LEBANON, Ohio -- A popular passenger-only tourist excursion train in the City of Lebanon should do more to partner with downtown businesses to continue operating on the city-owned rail line, a long-awaited study released Thursday recommended.
Study architects, who surveyed 470 riders on the Lebanon Mason Monroe (LM&M) Railroad attraction over four mouths and conducted an economic analysis of the train’s impact on the city, said the company has received positive customer feedback, but the relationship between the city and rail company isn’t meeting its potential.
“In Lebanon, too many customers of the railroad manage to miss the downtown on the first visit, but still plan to return,” wrote study architects from Stone Consulting, Inc. in the study’s executive summary.
At issue is whether the city should continue to indirectly support the private company with taxpayer dollars by spending $200,000 each year to maintain the city’s rail line, which consists of five miles of track and five bridges. The rail company is the sole operator on the city’s line, and the track currently cannot support sustained freight, according to 2011 rail bridge load rating report.
"It's not common for a small community to own and operate a rail line," said Lebanon City Manager Pat Clements. "We have a business model where the full cost of the line has to be made up with only the value we're generating with the tourist operation because [the track] is not being shared."
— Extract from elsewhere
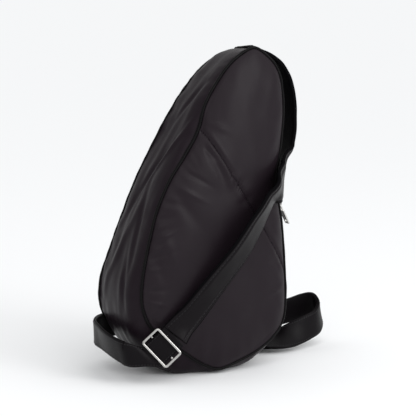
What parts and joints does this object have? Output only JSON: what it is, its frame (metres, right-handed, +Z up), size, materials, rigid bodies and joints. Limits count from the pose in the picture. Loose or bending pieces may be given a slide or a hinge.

But the study results discuss the benefit of sharing the track by adding freight to the city's rail line. The recommendations, which city council members will review in a special meeting next week, include:
- Finding a way to improve infrastructure on the rail line so it can support the movement of freight.
- Developing freight traffic on the city-owned rail line so the track will be more attractive to operators and will remove problems of both city ownership and ongoing subsidization of the line.
- Implementing on-board promotion and advertising of Lebanon businesses this year, such as placards and brochures.
- Forming a joint committee between the railroad and the city to investigate regional excursion operations that successfully implement federally required accessibility for the disabled.
- Offering a feedback mechanism via a discount coupon or offer code on-board the train for businesses to recognize train customers in their stores so the businesses can track the economic impact of the train.
- Asking downtown businesses to include railroad promotional brochures to their customers at the checkout counter to increase LM&M’s ridership.
- Discussing the practicality of LM&M taking on an increased role in track maintenance in exchange for reduced payment.
Supporters of the city’s contract with LM&M, which expires on Dec. 31., say the annual 40,000 train passengers bring in essential revenue that keeps some local businesses alive.
“There are people on council who feel as if we are writing a check to a business privately, and that’s not the case because we own that land. We have a responsibility to maintain that land whether it’s active or not,” said Matthew Rodriguez, a Lebanon City Council member who wants to keep the contract with the company.
Opponents say the track maintenance costs more than the railroad company brings in, and the thousands of dollars spent to maintain the tracks should instead be allocated towards the city’s other needs.
“It’s a quarter of a million dollars that we have taken from taxpayers to subsidize one private company, and I’m not sure that’s the role of government,” said Wendy Monroe, a Lebanon city council member, who opposes the city’s contract with the railroad company.
It's a conversation that's divided city council members for years, but this is the first year officials will have access to the data about the train's local impact to help make their decision.
In a 4-2 vote in June 2013, city council officials first approved the $40,100 contract with Stone Consulting, Inc. to conduct the independent analysis of the costs and benefits of continuing to maintain the rail line to facilitate the tourist excursion train.